E o escritor/autor/poeta, igualmente, sempre. Nos intervalos de gravação, nas férias, ele criava sempre um projeto para escrever. Durante as filmagens de O Padre e a Moça, recolheu material para um livro sobre o Chico Nunes das Alagoas, repentista e boêmio. Numas férias, traduziu a peça Fuente Ovejuna, do espanhol Lope de Vega. Do mesmo modo, escreveu uma peça sobre a revolução dos alfaiates – Foru Quatro Tiradentes na Conjuração Baiana — que acabou censurada. Nunca deixou de compor, não havia como conter os versos.

Vermelho – Em casa, quais características pessoais predominantes você enumeraria?
AHL – Conversa franca, sobre qualquer assunto. Respeito às decisões de cada um da casa. Clima muito democrático.

Vermelho – Boêmio em um casamento que durou a vida toda. Como o Mário dividia o tempo entre o amor/família e as paixões, como a arte. Ficava em déficit com um lado ou outro?
AHL – Olha, papai sempre ia para os locais da boemia e levava minha mãe junto, mas eu lembro de ele chegar para uma conversa noturna sobre política, meus estudos – às vezes ele até me ajudava com os trabalhos escolares. Discutíamos minhas decisões pessoais e ele sempre respeitou as minhas escolhas. Ele e mamãe tinham a democracia entranhada no corpo e na mente.

Vermelho – Como era a casa do Mário? Um burburinho de música, amigos, festas? E o silêncio para criar, também habitava esse lar de artista?
AHL – A porta da casa de papai estava sempre aberta. Dolores Duran ia lá mostrar músicas. Carlos Marighela ia lá discutir coisas do PCB. Meus amigos e companheiros de militância política iam lá conversar. Era assim desde que me entendo por gente.

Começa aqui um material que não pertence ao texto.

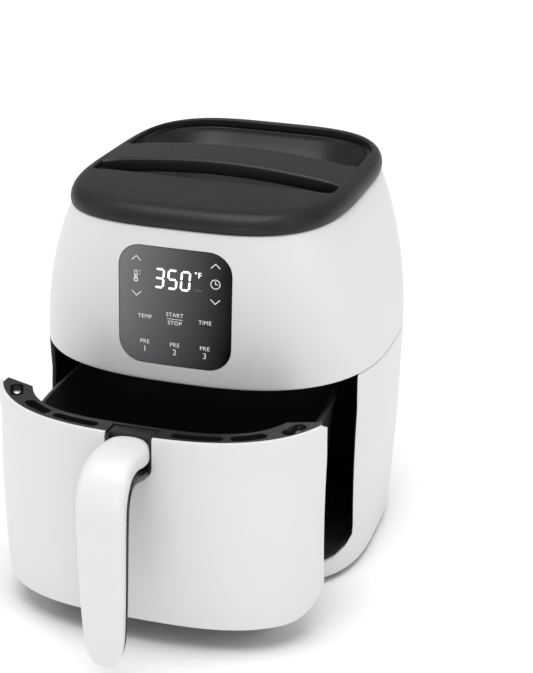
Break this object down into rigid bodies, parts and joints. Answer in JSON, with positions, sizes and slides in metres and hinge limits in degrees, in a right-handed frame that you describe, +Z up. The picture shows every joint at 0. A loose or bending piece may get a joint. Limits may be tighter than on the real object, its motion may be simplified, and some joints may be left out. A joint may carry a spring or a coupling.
{
  "type": "air fryer",
  "caption": "Compact digital air fryer: white rounded housing, charcoal lid with carry bar, black touch panel, and a slide-out drawer with a drop handle and a basket.",
  "frame": {"origin": "on the supporting surface, under the middle of the whole object's box with the drawer pulled out at its rest pose", "axes": "+Z up, -Y towards the front where the drawer and handle are, +X towards the right side as seen by a user who faces the front"},
  "size_m": [0.229, 0.3633, 0.2629],
  "materials": {
    "white_shell": "satin white moulded ABS",
    "charcoal_lid": "fine matt charcoal ABS",
    "bowl_plastic": "matt dark moulded plastic",
    "black_plastic": "moulded black polypropylene",
    "bay_black": "glossy black moulded PBT",
    "trim_black": "satin black moulded nylon",
    "panel_lens": "glossy black acrylic with printed back",
    "display_black": "moulded display block",
    "circuit_board": "glass-epoxy board with green mask",
    "component_blue": "moulded component cases",
    "spring_brass": "plated contact brass and sintered bronze",
    "screw_steel": "zinc plated steel",
    "aluminised_steel": "pressed aluminised steel",
    "heater_alloy": "oxidised nickel alloy sheath",
    "phenolic": "brown phenolic",
    "lamination_steel": "stacked silicon steel",
    "copper_winding": "enamelled copper wire",
    "fan_aluminium": "pressed aluminium",
    "fan_plastic": "heat resistant white plastic",
    "foot_rubber": "moulded black rubber",
    "lead_jacket": "black flexible jacket",
    "plunger_red": "red moulded plastic",
    "nonstick_steel": "steel with a black non-stick coat",
    "bumper_silicone": "grey silicone"
  },
  "bodies": {
    "housing": {"upper_housing": "white_shell", "lower_housing": "white_shell", "base_plate": "black_plastic", "rubber_feet": "foot_rubber", "base_screws": "screw_steel", "top_cover": "charcoal_lid", "intake_bowl": "bowl_plastic", "top_cover_screws": "screw_steel", "touch_panel_lens": "panel_lens", "display_module": "display_black", "control_board": "circuit_board", "board_screws": "screw_steel", "touch_springs": "spring_brass", "bay_liner": "bay_black", "bay_ceiling": "bay_black", "heater_chamber": "aluminised_steel", "chamber_screws": "screw_steel", "heating_element": "heater_alloy", "heater_clips": "aluminised_steel", "temperature_sensor": "screw_steel", "thermal_cutout": "phenolic", "motor_bracket": "aluminised_steel", "motor_stator": "lamination_steel", "motor_coils": "copper_winding", "motor_bushes": "spring_brass", "power_board": "circuit_board", "power_components": "component_blue", "exhaust_duct": "aluminised_steel", "exhaust_grille": "bowl_plastic", "mains_lead": "lead_jacket", "cord_bushing": "foot_rubber", "door_switch": "black_plastic"},
    "fan": {"motor_shaft": "screw_steel", "motor_rotor": "lamination_steel", "convection_fan": "fan_aluminium", "cooling_fan": "fan_plastic", "fan_nut": "screw_steel"},
    "switch": {"switch_plunger": "plunger_red"},
    "drawer": {"drawer_front": "white_shell", "drawer_trim": "trim_black", "drawer_carrier": "black_plastic", "handle_bracket": "trim_black", "handle_shell": "white_shell", "handle_liner": "trim_black", "handle_screws": "screw_steel", "trim_screws": "screw_steel", "basket": "nonstick_steel", "basket_screws": "screw_steel"},
    "tray": {"crisper_tray": "nonstick_steel", "tray_bumpers": "bumper_silicone"}
  },
  "joints": [
    {"name": "drawer_slide", "type": "slide", "parent": "housing", "child": "drawer", "axis": [0, -1, 0], "range_m": [-0.08, 0.13]},
    {"name": "tray_lift", "type": "slide", "parent": "drawer", "child": "tray", "axis": [0, 0, 1], "range_m": [0, 0.09]},
    {"name": "fan_spin", "type": "hinge", "parent": "housing", "child": "fan", "pos_m": [0, 0.059, 0.175], "axis": [0, 0, 1], "continuous": true},
    {"name": "door_switch_press", "type": "slide", "parent": "housing", "child": "switch", "axis": [0, 1, 0], "range_m": [0, 0.0025], "stiffness_N_per_m": 250}
  ]
}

Na hora de criar, papai ia pro quarto, fechava a porta e se transportava para a criação, quer fosse para estudar as falas de um personagem, quer fosse para tocar o projeto de um livro.

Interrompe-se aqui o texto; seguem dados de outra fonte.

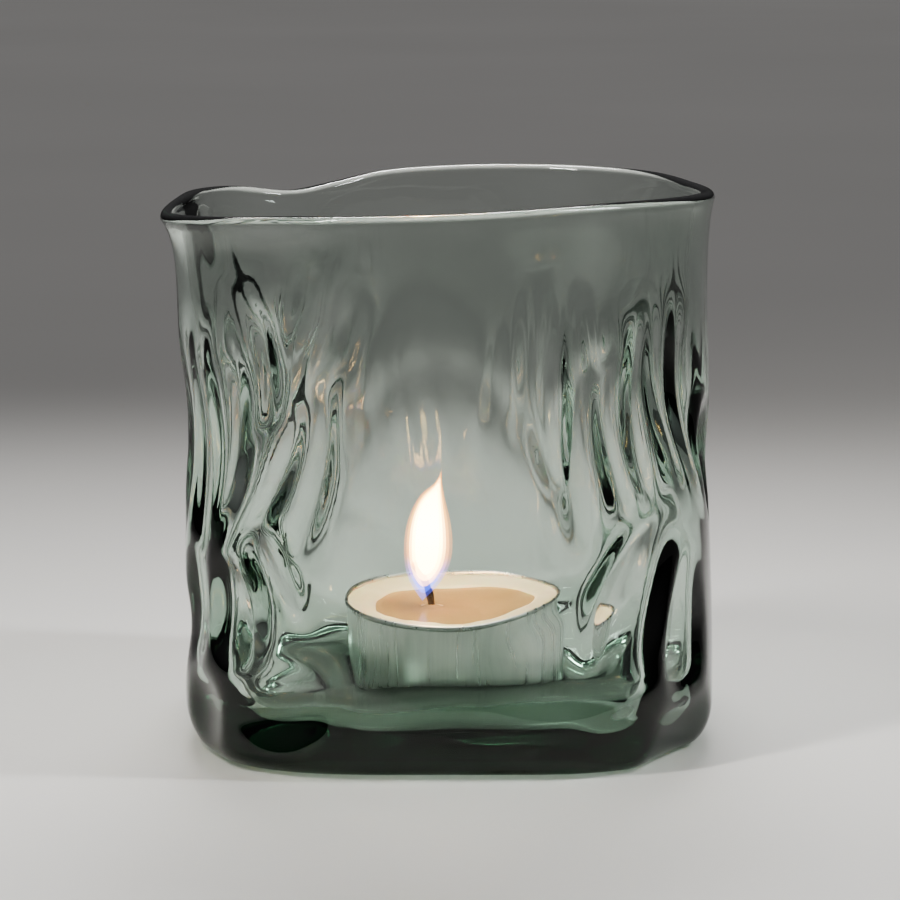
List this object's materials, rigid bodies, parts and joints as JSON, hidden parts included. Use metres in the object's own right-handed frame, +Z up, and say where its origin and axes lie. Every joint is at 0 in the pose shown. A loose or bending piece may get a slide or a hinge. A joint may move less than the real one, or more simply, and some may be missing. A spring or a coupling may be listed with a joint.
{
  "type": "tealight holder",
  "caption": "Crumpled smoky glass tumbler with a wavy fire-polished rim and a heavy square foot, holding a tealight in an aluminium cup that lifts out.",
  "frame": {"origin": "on the surface the holder stands on, under the middle of the glass's bounding box", "axes": "+Z up; -Y is the front, which shows the large smooth dimple; +X is to the right seen from the front"},
  "size_m": [0.0874, 0.0856, 0.0876],
  "materials": {
    "smoky_glass": "clear grey-green glass, fire-polished",
    "aluminium": "thin drawn aluminium, satin",
    "paraffin_wax": "cream paraffin wax, slightly translucent",
    "tinplate": "thin stamped tinplate",
    "charred_cotton": "braided cotton, charred at the tip"
  },
  "bodies": {
    "holder": {"glass_holder": "smoky_glass"},
    "tealight": {"tealight_cup": "aluminium", "wax_fill": "paraffin_wax", "wick_sustainer": "tinplate", "wick": "charred_cotton"}
  },
  "joints": [
    {"name": "tealight_lift", "type": "slide", "parent": "holder", "child": "tealight", "axis": [0, 0, 1], "range_m": [0, 0.09]}
  ]
}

Vermelho – Em uma frase, na sua opinião, qual o maior legado do Mário para:

– Você, filho

AHL – A defesa de uma sociedade justa e igualitária com o fim da exploração do homem pelo homem.

– A arte

AHL – Grandes interpretações como a do pescador Santiago, de O Velho e o Mar; e o Atílio da novela Casarão. Os versos de Nada Além, de Aí que saudades da Amélia e Aurora.

– A sociedade

AHL – Um exemplo de coerência política, honestidade de princípios. Tudo parte da luta pela sociedade sem exploração e opressão.

Vermelho – Sem segunda opção, qual música, filme (como ator ou diretor), papel na TV você colocaria como número 1 no ranking das criações do Mário?

AHL – Como música, eu gosto mais, puramente pessoal, do Nada Além. Mas sempre me emocionei muito nos bailes de carnaval ao ouvir o povo cantando Aurora. O Padre e a Moça, de Joaquim Pedro de Andrade, como filme. E papel na TV foi o Atilio, do Casarão.

Vermelho – Mário criava compulsiva ou metodicamente? Há ainda muita produção dispersa, inéditos? O que podemos esperar?

AHL – Papai era um criador compulsivo/metódico. Ele não podia ficar parado. Se não estivesse gravando, estava bolando algo e escrevendo.Escrevia, depois lia, corrigia, mudava, lia de novo e assim por diante, até ficar satisfeito.

Vermelho – O Mário era polivalente e multimídia. Como ele se relacionava com as novas tecnologias? Chegou a incorporar essa linguagem internética a seus trabalhos?

AHL – Papai não chegou a usar a tecnologia multimídia moderna. Ele exercia a multimídia pessoalmente. Acho que a formação sem a internet bastou para ele. Além do que ele conviveu muito pouco com a internet.

Vermelho – Qual, na sua opinião, foi a grande realização dele no campo das artes? De qual ou quais obras ele mais se orgulhava?

AHL – Papai achava que cada texto, música e personagem eram um sucesso particular e parte do todo que ele considerava o melhor da sua obra. Ele realmente gostava de tudo que fez.

Vermelho – E na política, qual a grande conquista e a grande frustração na sua vida de lutador?

AHL – Ele tinha muito orgulho de ter participado do comando da greve dos radialistas de 1962, que resultou na regulamentação da profissão. E de ter participado das lutas pela liberdade e ter visto as quedas das ditaduras de Getúlio Vargas e dos militares. Acho que frustração foi a de ver que o homem ainda vive numa sociedade intrinsecamente injusta e exploradora.

Vermelho – Pacifista e inconformado, por isso mesmo eterno militante, que causa ou causas você acha que ele defenderia hoje?

AHL – Acho que ele continuaria a lutar contra a exploração do homem pelo homem. E, é claro, as causas ambientais também estariam entre as suas preocupações.